Goals of the Department Chair Meeting
Provide a forum for addressing problems.
Identify and prioritize issues
Discuss issues of school-wide or district-wide importance
Formulate written recommendations for addressing perceived problems
Improve Communication between Administration and Department Chairs
- Allow the administration to inform the department chairs of developing issues before they become fact
- Allow the administration to update the department chairs on administrative resolutions
- Allow the department chairs to advise the administrators on developing school and district issues before they become factual policy
- Allow the administration to collect input to convey to other administrators in other forums
Improve Communication Among Department Chairs
- Allow the department chairs to share ideas and sentiments with each other
- Allow the department chairs to relate departmental issues to a school-wide context
- Allow the department chairs to formulate informed positions on issues
- Allow the department chairs to develop unity of purpose through formal recommendations and informal discussion
Improve Communication within Departments
- Give department chairs clear information and recommendations to convey to their departments
- Clearly identify the information department chairs should solicit from their departments
Improve Communication within the Administration
- Give the administration clear information and recommendations to convey to administrators in other forums
- Clearly identify the information the administration should solicit from other administrators and classified staff.

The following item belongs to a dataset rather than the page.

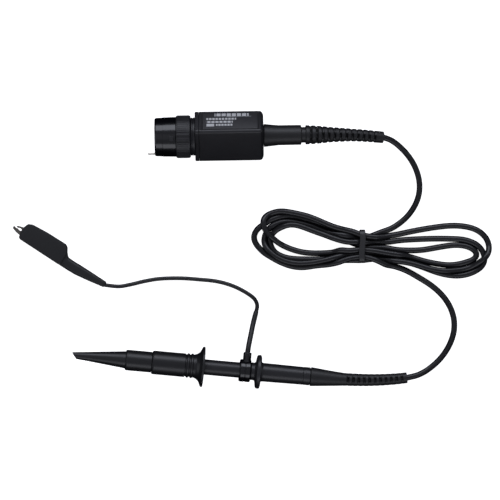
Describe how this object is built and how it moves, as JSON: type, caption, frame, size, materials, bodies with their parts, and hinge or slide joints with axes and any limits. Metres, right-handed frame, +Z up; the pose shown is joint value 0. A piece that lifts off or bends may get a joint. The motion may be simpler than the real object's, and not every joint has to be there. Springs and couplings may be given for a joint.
{
  "type": "oscilloscope probe",
  "caption": "Passive oscilloscope probe with a sprung hook tip, a ground lead with an alligator clip, a tied hank of cable and a compensation box with a bayonet connector.",
  "frame": {"origin": "on the ground, under the middle of the box round the object without its cords", "axes": "+X along the probe, from the hook tip and the clip towards the cable hank; +Y from the probe head towards the compensation box; +Z up"},
  "size_m": [0.289, 0.1663, 0.0296],
  "materials": {
    "black_plastic": "satin, fine moulded texture",
    "gloss_plastic": "glossy",
    "hook_plastic": "satin",
    "soft_pvc": "soft matt PVC",
    "cable_pvc": "satin PVC jacket",
    "tie_pvc": "coated tie",
    "nickel": "nickel plate",
    "gold_contact": "gold plate",
    "spring_steel": "bright wire",
    "insulator_white": "white fluoropolymer",
    "circuit_board": "green solder mask",
    "ceramic": "fired ceramic",
    "label_film": "printed film",
    "rubber_seal": "soft black rubber"
  },
  "bodies": {
    "probe": {"bnc_contact_shell": "nickel", "bnc_insulator": "insulator_white", "bnc_center_pin": "gold_contact", "bnc_gasket": "rubber_seal", "wave_washer": "spring_steel", "collar_sleeve": "gloss_plastic", "readout_spring": "spring_steel", "connector_neck": "black_plastic", "box_front_plate": "black_plastic", "box_shell": "black_plastic", "rating_label": "label_film", "comp_board": "circuit_board", "trimmer_body": "ceramic", "box_boot": "soft_pvc", "probe_tip": "nickel", "tip_insulator": "insulator_white", "ground_barrel": "nickel", "attenuator_rod": "ceramic", "probe_shaft": "black_plastic", "handle_shell": "black_plastic", "cable_ferrule": "nickel", "head_marker_ring": "black_plastic", "head_boot": "soft_pvc", "cable_upper": "cable_pvc", "cable_hank": "cable_pvc", "cable_lower": "cable_pvc", "hank_tie": "tie_pvc"},
    "lock_collar": {"bayonet_ring": "nickel", "collar_grip_ring": "black_plastic"},
    "readout_plunger": {"readout_pin": "gold_contact"},
    "trimmer": {"trimmer_screw": "gold_contact"},
    "tip_carrier": {"hook_carrier": "hook_plastic", "hook_wire": "nickel", "hook_spring": "spring_steel"},
    "tip_sleeve": {"nose_cone": "hook_plastic", "mid_collar": "hook_plastic", "hook_sleeve": "hook_plastic"},
    "ground_lead": {"ground_ring": "gloss_plastic", "lead_sleeve": "soft_pvc", "lead_wire": "cable_pvc", "clip_lower_jaw": "nickel", "clip_pivot_pin": "nickel", "clip_spring": "spring_steel", "clip_tail_boot": "soft_pvc"},
    "clip_lever": {"clip_upper_jaw": "nickel", "clip_hood": "soft_pvc"}
  },
  "joints": [
    {"name": "lock_collar_turn", "type": "hinge", "parent": "probe", "child": "lock_collar", "pos_m": [-0.03275, 0.06805, 0.01485], "axis": [0.9999, 0.0157, 0], "range_deg": [0, 85]},
    {"name": "readout_pin_press", "type": "slide", "parent": "probe", "child": "readout_plunger", "axis": [0.9999, 0.0157, 0], "range_m": [0, 0.0025], "stiffness_N_per_m": 300, "springref_m": -0.0015, "deforming": ["readout_spring"]},
    {"name": "trimmer_turn", "type": "hinge", "parent": "probe", "child": "trimmer", "pos_m": [0.00519, 0.07212, 0.01845], "axis": [-0.0113, 0.7193, -0.6947], "continuous": true},
    {"name": "hook_tip_pull_off", "type": "slide", "parent": "probe", "child": "tip_carrier", "axis": [-0.9942, 0.0908, 0.0577], "range_m": [0, 0.028]},
    {"name": "hook_sleeve_retract", "type": "slide", "parent": "tip_carrier", "child": "tip_sleeve", "axis": [0.9942, -0.0908, -0.0577], "range_m": [0, 0.008], "stiffness_N_per_m": 250, "springref_m": -0.004, "deforming": ["hook_spring"]},
    {"name": "ground_ring_swivel", "type": "hinge", "parent": "probe", "child": "ground_lead", "pos_m": [-0.08075, -0.06242, 0.0166], "axis": [0.9942, -0.0908, -0.0577], "range_deg": [0, 90]},
    {"name": "clip_jaw_open", "type": "hinge", "parent": "ground_lead", "child": "clip_lever", "pos_m": [-0.10176, 0.00499, 0.0045], "axis": [0, 0, -1], "range_deg": [0, 16], "stiffness_Nm_per_rad": 0.15, "springref_deg": -17.19}
  ]
}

Structure of the Department Chair Meeting
Administrative Half of the Meeting
- Facilitated by an Administrator and recorded by an administrator
- Addressing topics determined by the administration in ways determined by the administration.

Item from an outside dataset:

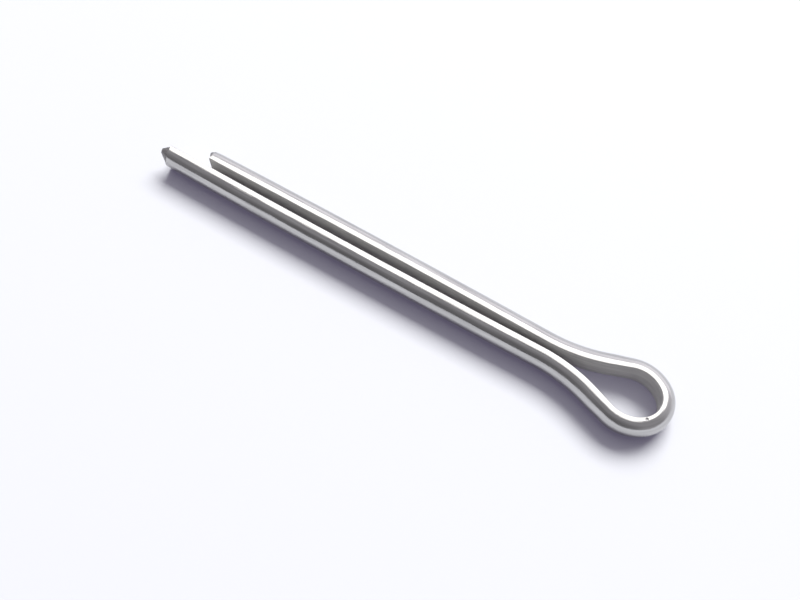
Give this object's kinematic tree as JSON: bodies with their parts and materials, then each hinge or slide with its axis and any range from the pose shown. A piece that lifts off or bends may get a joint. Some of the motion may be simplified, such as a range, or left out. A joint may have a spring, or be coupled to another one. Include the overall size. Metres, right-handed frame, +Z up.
{
  "type": "cotter pin",
  "caption": "Split cotter pin bent from half-round steel wire, with an open teardrop eye and two legs of unequal length lying side by side.",
  "frame": {"origin": "under the middle of the pin's box, on the surface that the pin lies flat on", "axes": "+X along the pin, out of the eye; +Y across the two legs, towards the shorter leg; +Z up, through the eye"},
  "size_m": [0.0809, 0.0108, 0.0045],
  "materials": {
    "steel": "drawn bright steel wire, satin to semi-bright, with fine lines along the wire and matt sheared ends"
  },
  "bodies": {
    "root": {"cotter_pin": "steel"}
  },
  "joints": []
}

- Perfunctory news reports from departments are specifically discouraged.
- Use of email and memos for perfunctory school news reports is specifically encouraged.

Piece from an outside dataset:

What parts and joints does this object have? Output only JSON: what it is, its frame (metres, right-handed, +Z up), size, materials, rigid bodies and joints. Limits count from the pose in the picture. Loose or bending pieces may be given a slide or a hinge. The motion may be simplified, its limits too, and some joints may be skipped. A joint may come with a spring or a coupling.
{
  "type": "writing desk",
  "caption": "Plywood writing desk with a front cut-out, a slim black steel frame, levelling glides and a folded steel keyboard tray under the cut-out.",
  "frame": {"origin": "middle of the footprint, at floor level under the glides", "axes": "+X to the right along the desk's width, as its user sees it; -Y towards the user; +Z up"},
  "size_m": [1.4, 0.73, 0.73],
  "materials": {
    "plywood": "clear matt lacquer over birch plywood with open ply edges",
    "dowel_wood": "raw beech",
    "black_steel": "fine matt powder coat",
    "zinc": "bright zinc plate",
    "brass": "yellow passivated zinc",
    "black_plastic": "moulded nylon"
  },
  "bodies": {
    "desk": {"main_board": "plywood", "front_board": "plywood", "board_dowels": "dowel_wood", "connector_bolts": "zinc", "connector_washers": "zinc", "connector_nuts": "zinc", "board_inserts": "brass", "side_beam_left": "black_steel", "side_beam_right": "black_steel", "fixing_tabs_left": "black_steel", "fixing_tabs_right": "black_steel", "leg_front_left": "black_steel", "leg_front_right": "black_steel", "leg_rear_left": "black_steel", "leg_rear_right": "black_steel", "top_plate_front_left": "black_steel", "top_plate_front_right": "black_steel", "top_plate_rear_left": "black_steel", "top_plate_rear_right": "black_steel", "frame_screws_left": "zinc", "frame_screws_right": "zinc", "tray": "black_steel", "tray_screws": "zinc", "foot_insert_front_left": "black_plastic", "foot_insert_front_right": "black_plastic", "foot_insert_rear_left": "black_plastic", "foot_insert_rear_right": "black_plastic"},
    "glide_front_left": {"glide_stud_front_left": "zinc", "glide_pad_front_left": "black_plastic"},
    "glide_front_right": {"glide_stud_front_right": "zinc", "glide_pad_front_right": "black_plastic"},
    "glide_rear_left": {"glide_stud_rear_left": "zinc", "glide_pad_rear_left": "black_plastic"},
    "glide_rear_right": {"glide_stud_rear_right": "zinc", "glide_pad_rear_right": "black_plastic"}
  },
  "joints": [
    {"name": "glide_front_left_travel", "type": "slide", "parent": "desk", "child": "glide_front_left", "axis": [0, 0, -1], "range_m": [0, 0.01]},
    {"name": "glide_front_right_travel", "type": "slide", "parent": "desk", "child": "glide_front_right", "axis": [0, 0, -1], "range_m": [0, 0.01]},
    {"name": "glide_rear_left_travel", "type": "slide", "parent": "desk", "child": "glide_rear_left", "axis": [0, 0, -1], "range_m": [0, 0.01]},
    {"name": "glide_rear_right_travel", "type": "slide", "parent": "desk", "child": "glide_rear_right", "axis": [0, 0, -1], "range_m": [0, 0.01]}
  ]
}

Department Chair Half of the Meeting
- Facilitator
- Facilitator role rotates among department chairs on a voluntary basis, and is assigned by topic
- Plans some appropriate structure for discussion of the topic
- Facilitates discussion of the topic
- Keeps discussion on topic and moving toward a conclusion, perhaps identifying side-tracks as issues for later discussion
- Organizes, often with the secretary and other participants, a written recommendation or statement on the topic
- E-mails a reminder to all department chairs about what to bring to the next meeting; this should be done the week before the next meeting
- Secretary
- Secretary role falls on the facilitator of the previous topic
- Take minutes
- Use on-line template established during first meeting
- Make note of date, time, attendees
- Take notes on what was said during discussion, including if possible who spoke and when
- Summarize the next steps that department chairs need to take, including what materials will be necessary for the next meeting
- State what the next topic(s) will be, who will be the next facilitator, and who is on deck to facilitate
- Type up notes in Microsoft Word (can be done during meeting)
- Save notes onto the computer in room 15 to be later posted on the department chair web site. Minutes can also be e-mailed to: [email protected].
- Work with facilitator and other participants to produce a written recommendation or statement on the topic
- Generalized Agenda
- First five minutes
- Identify and prioritize new issues from the floor
- Discussion of first topic and recommendation for action
- If this is incomplete it continues next meeting
- If this is complete, proceed to second topic
- Last five minutes
- Identify the next two topics on the priority list: these are the items that could come up in the next meeting
- Solicit volunteers to facilitate these next two topics
- Identify information department chairs and administrators should gather concerning these next two topics.